- [Supplied material]:
——

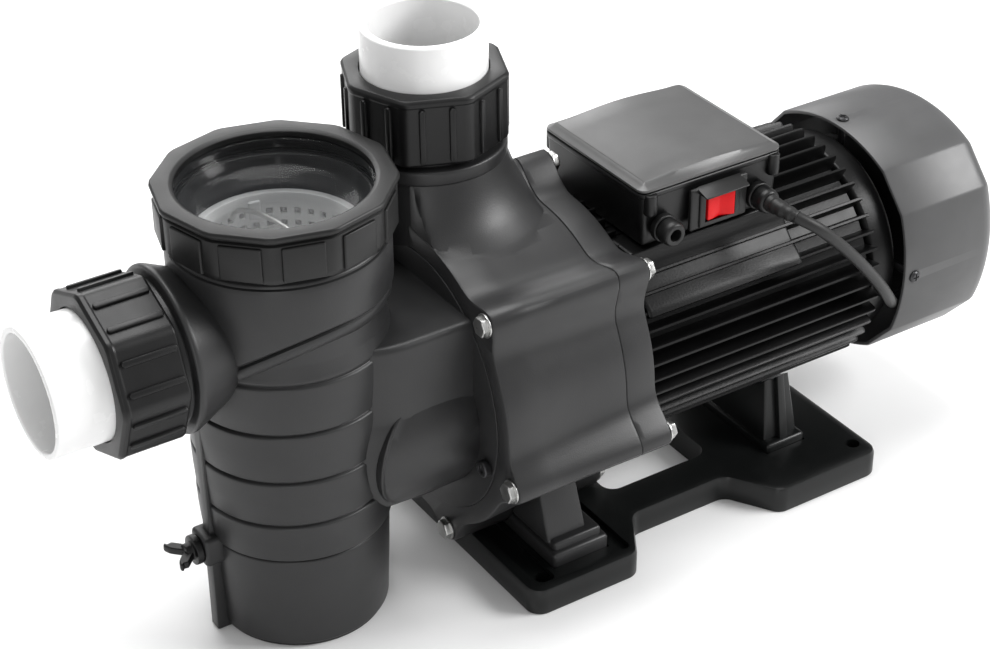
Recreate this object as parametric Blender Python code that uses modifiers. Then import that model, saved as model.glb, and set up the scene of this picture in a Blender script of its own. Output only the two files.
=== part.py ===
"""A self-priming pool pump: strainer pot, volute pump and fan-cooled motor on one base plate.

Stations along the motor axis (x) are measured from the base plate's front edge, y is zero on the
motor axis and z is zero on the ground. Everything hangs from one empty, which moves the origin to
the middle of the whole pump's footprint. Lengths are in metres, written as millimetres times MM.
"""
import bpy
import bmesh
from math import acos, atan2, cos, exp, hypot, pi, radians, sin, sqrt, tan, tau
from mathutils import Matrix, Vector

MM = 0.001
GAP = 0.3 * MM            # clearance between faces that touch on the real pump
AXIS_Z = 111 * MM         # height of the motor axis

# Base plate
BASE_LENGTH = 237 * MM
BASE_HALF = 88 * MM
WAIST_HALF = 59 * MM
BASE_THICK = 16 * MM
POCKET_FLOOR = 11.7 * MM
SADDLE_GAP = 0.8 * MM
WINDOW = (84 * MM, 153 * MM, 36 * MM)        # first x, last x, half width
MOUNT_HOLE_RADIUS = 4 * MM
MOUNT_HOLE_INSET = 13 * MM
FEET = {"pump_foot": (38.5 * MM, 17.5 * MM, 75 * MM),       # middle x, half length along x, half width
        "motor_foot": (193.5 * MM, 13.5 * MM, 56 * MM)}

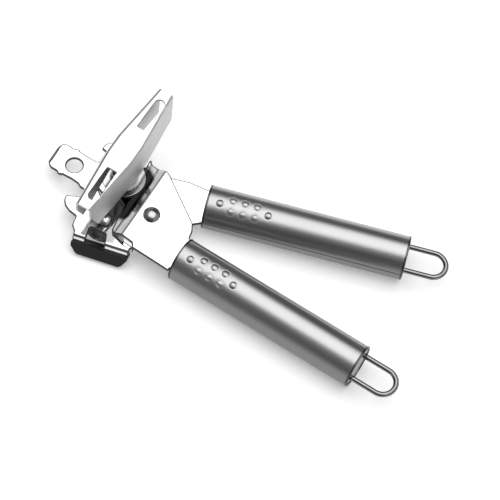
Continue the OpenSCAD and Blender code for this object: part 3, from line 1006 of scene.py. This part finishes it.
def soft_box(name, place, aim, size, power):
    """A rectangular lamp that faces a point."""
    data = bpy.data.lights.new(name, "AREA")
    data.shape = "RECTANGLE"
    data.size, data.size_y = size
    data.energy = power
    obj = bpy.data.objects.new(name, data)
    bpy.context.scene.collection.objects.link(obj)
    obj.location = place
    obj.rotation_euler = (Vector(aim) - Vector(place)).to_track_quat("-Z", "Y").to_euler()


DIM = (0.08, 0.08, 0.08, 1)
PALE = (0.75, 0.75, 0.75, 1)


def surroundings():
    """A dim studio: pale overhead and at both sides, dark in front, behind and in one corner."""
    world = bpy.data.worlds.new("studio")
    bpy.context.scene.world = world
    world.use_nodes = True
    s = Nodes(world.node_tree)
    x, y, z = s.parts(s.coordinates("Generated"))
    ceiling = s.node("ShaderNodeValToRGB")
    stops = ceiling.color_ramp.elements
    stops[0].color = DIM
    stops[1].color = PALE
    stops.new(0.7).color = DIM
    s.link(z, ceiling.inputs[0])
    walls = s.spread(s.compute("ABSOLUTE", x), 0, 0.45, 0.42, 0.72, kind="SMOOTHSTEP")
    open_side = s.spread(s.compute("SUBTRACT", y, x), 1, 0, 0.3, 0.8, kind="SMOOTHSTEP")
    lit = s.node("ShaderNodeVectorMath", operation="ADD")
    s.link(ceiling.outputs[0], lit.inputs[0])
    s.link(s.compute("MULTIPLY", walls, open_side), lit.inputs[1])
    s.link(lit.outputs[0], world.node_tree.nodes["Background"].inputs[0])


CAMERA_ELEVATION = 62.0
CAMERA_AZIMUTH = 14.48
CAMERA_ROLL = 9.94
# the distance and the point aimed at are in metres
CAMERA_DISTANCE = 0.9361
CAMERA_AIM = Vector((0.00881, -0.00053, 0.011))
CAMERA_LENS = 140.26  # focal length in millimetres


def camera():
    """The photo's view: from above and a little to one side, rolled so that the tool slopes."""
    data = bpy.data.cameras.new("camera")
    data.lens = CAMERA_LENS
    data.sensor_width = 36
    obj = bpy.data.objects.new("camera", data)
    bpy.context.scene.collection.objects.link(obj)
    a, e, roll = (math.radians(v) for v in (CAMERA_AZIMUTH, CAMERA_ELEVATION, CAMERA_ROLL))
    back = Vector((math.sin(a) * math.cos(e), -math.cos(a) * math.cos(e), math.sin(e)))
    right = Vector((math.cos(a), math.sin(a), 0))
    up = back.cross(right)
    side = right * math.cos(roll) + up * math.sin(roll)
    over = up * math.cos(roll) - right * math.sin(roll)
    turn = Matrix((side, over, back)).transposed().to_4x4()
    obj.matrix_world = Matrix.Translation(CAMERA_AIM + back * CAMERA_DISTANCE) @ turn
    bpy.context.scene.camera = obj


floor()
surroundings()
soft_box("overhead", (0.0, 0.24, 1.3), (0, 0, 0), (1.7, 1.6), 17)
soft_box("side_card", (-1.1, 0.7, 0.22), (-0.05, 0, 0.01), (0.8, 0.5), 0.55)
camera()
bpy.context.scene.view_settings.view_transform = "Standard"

——

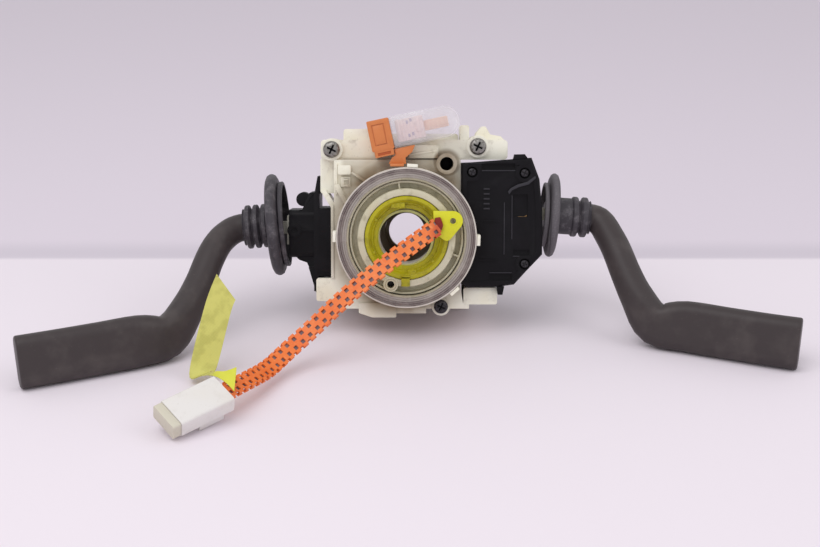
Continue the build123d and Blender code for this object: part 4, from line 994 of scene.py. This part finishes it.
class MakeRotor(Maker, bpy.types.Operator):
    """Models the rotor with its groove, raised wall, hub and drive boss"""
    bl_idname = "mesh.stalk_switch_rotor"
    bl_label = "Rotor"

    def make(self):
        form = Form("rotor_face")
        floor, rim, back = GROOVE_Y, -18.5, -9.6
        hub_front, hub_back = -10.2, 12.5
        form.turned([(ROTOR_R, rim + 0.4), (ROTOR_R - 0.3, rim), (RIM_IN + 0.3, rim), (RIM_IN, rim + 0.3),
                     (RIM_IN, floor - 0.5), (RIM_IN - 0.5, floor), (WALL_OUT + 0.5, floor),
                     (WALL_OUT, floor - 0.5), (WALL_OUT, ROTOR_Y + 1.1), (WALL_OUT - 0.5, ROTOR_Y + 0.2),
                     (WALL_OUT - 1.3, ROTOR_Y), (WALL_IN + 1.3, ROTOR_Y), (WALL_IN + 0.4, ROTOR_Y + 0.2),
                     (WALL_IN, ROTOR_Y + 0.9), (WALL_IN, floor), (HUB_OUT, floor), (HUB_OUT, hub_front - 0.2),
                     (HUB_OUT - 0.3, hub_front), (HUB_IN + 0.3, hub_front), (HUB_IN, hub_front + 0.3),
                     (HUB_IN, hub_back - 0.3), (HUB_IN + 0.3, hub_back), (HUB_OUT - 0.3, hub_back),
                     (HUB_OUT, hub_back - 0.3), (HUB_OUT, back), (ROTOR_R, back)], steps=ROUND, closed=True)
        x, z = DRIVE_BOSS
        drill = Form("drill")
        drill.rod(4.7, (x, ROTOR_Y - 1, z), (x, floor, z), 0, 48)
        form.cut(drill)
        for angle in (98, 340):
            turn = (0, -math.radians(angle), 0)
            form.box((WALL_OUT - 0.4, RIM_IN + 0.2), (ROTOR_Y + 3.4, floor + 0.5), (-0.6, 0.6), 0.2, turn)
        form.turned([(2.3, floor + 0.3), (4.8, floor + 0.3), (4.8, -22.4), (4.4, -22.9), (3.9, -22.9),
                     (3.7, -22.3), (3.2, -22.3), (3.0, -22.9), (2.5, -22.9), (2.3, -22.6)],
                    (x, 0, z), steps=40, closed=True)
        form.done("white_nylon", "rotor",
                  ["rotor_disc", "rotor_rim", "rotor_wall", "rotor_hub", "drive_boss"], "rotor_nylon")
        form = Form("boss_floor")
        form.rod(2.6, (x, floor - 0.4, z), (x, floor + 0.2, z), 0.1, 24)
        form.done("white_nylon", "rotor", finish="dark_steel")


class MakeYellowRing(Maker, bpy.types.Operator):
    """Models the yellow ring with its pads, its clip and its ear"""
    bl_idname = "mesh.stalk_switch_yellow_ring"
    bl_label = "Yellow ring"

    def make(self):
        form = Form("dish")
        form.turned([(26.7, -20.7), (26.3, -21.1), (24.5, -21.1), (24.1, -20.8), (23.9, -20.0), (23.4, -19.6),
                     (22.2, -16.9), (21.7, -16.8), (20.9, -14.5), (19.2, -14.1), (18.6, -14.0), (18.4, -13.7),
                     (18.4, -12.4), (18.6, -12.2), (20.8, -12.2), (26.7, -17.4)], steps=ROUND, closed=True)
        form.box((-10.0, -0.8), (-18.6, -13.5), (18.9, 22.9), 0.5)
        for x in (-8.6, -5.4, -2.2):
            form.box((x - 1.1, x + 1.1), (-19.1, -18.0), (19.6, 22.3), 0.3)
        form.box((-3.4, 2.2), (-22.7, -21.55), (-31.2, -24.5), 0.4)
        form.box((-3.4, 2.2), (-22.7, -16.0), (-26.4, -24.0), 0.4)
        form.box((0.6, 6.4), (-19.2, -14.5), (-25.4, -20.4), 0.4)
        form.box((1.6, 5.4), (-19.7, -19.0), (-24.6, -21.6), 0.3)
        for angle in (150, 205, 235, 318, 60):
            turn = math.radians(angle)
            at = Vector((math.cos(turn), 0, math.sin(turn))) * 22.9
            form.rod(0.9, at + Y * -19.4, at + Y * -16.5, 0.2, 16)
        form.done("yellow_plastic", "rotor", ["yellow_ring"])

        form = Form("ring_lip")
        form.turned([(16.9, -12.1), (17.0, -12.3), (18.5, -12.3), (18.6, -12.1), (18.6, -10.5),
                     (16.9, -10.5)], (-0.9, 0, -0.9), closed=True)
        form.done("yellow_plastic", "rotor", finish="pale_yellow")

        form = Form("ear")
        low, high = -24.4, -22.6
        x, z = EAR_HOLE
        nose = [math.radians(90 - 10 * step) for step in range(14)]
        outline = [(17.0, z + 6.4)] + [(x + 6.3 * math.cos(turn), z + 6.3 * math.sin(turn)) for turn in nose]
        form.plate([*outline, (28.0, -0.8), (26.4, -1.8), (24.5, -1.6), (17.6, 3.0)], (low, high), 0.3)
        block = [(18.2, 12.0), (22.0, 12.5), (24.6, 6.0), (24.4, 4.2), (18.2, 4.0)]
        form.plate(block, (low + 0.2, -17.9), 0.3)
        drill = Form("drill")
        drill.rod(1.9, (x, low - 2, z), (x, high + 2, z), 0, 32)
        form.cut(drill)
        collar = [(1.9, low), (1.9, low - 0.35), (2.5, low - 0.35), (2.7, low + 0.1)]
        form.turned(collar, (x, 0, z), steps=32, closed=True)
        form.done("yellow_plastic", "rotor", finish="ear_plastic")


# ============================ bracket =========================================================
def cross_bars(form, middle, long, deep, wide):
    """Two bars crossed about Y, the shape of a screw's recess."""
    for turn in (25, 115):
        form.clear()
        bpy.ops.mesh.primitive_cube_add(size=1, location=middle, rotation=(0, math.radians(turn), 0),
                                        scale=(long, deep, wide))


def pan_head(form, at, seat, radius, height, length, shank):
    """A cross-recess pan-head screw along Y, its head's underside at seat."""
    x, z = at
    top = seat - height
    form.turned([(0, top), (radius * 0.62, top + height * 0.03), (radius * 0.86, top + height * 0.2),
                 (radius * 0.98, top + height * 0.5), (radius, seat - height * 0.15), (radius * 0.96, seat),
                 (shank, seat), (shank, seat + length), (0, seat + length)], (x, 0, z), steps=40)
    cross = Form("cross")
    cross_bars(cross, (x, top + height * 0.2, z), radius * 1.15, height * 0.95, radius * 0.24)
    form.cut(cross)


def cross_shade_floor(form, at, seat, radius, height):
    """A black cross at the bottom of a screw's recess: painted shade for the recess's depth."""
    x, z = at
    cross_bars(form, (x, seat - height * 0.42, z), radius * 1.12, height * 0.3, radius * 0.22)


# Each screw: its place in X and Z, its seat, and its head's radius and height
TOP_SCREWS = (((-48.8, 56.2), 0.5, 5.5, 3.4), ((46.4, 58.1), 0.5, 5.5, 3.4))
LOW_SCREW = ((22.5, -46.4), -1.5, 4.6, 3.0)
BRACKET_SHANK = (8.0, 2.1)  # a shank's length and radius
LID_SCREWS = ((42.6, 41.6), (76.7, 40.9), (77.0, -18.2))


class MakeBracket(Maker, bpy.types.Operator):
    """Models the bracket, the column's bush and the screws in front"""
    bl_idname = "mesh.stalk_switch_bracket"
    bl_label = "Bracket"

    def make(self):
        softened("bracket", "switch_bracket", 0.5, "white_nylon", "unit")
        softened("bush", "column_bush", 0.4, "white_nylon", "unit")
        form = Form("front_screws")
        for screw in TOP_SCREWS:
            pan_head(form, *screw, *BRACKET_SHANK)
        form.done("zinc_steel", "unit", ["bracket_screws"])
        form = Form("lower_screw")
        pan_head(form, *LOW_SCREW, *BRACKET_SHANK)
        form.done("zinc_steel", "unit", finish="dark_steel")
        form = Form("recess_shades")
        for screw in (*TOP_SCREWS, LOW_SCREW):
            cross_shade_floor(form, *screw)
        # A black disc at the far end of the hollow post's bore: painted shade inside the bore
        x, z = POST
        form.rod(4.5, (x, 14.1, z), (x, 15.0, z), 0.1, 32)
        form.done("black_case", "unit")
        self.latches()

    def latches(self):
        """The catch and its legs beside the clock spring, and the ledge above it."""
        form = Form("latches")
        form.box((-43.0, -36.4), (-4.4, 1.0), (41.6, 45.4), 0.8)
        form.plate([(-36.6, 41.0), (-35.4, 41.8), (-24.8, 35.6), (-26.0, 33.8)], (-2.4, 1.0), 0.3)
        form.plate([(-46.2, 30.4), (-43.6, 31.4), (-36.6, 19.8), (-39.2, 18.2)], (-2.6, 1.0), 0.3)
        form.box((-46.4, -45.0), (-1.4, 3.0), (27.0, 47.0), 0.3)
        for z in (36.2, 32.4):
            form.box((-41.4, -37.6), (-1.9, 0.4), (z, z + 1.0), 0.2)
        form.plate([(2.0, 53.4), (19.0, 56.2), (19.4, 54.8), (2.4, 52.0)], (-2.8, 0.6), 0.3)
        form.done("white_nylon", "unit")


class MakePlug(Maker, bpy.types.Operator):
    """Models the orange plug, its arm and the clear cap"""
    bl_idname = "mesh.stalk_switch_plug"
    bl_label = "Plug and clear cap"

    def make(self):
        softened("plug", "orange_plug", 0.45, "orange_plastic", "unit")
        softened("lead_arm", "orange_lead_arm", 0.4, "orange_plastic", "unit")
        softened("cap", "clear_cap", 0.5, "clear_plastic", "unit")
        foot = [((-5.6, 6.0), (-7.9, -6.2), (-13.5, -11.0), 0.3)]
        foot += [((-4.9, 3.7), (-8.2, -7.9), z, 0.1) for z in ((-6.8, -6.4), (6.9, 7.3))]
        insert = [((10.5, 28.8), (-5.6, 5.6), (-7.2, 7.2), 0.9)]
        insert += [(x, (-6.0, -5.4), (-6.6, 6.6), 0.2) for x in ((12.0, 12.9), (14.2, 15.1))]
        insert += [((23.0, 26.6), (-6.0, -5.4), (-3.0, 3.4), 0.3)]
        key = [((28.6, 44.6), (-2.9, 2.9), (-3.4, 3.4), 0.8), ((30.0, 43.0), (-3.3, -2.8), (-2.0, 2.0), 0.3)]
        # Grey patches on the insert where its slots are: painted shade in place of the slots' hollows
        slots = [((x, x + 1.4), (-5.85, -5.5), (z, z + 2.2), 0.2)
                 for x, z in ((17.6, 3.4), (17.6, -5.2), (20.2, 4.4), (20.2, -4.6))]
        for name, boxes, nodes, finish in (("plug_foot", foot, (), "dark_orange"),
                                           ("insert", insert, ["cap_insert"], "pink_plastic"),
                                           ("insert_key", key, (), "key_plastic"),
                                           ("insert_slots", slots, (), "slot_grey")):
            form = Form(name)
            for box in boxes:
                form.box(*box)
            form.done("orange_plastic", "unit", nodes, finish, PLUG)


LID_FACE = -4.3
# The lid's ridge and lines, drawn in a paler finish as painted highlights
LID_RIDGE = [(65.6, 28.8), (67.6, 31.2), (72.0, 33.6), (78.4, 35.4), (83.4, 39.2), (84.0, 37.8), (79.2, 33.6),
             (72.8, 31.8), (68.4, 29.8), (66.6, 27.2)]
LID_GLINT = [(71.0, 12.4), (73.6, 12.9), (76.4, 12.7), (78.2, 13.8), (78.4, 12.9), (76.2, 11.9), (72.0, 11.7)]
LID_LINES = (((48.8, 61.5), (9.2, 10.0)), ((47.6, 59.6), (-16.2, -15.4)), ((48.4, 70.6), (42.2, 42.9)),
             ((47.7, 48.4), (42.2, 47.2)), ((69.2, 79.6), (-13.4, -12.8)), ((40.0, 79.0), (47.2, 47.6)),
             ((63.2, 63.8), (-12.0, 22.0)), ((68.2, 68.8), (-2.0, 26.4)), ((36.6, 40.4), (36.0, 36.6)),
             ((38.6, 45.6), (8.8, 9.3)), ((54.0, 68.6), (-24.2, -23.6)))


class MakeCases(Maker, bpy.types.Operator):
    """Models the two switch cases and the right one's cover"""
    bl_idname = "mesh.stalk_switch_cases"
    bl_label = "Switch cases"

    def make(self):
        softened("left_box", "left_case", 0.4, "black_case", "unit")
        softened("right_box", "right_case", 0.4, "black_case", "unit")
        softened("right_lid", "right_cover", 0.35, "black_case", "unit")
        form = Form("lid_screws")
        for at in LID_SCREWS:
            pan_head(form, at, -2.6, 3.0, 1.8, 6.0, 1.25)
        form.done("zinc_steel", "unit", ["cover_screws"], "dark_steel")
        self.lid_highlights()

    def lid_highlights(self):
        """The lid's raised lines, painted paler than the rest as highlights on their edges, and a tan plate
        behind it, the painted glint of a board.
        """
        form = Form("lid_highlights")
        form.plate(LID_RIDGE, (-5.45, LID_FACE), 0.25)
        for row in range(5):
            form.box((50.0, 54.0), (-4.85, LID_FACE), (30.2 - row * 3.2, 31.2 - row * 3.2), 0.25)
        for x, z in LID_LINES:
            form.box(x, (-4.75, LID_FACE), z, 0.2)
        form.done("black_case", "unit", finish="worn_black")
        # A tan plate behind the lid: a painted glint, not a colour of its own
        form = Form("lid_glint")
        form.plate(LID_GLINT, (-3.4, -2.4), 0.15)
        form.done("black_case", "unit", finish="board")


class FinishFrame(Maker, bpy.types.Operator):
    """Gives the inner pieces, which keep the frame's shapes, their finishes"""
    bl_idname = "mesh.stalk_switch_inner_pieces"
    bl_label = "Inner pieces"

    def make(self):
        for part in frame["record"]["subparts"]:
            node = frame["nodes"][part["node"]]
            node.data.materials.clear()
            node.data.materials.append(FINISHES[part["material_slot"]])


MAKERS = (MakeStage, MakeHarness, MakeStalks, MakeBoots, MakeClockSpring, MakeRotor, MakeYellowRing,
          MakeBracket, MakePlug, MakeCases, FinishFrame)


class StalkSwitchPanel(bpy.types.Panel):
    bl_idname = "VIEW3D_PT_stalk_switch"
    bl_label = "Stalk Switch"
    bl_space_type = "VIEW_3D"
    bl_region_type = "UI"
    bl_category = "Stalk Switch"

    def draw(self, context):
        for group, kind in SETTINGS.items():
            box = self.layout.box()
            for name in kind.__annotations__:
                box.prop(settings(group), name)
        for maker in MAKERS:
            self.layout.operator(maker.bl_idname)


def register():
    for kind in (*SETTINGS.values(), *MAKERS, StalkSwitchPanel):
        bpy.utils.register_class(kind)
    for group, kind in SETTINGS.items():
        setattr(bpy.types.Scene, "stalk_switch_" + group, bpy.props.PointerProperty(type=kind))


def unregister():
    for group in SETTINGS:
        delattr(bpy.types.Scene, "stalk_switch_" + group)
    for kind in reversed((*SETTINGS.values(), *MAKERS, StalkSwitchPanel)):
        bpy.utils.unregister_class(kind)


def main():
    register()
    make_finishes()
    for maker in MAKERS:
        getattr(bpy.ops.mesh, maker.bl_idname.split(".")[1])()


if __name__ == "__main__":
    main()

——

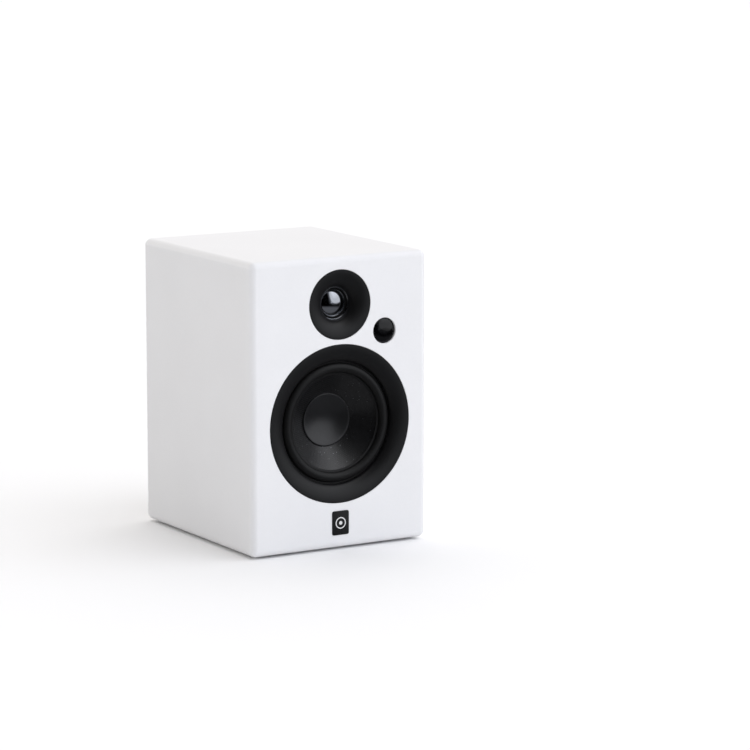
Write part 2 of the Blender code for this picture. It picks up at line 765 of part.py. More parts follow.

——

Repeat word for word the stretch of lines from the one with "Recreate this object" down to the one with "one base plate.", both included.

Recreate this object as parametric Blender Python code that uses modifiers. Then import that model, saved as model.glb, and set up the scene of this picture in a Blender script of its own. Output only the two files.
=== part.py ===
"""A self-priming pool pump: strainer pot, volute pump and fan-cooled motor on one base plate.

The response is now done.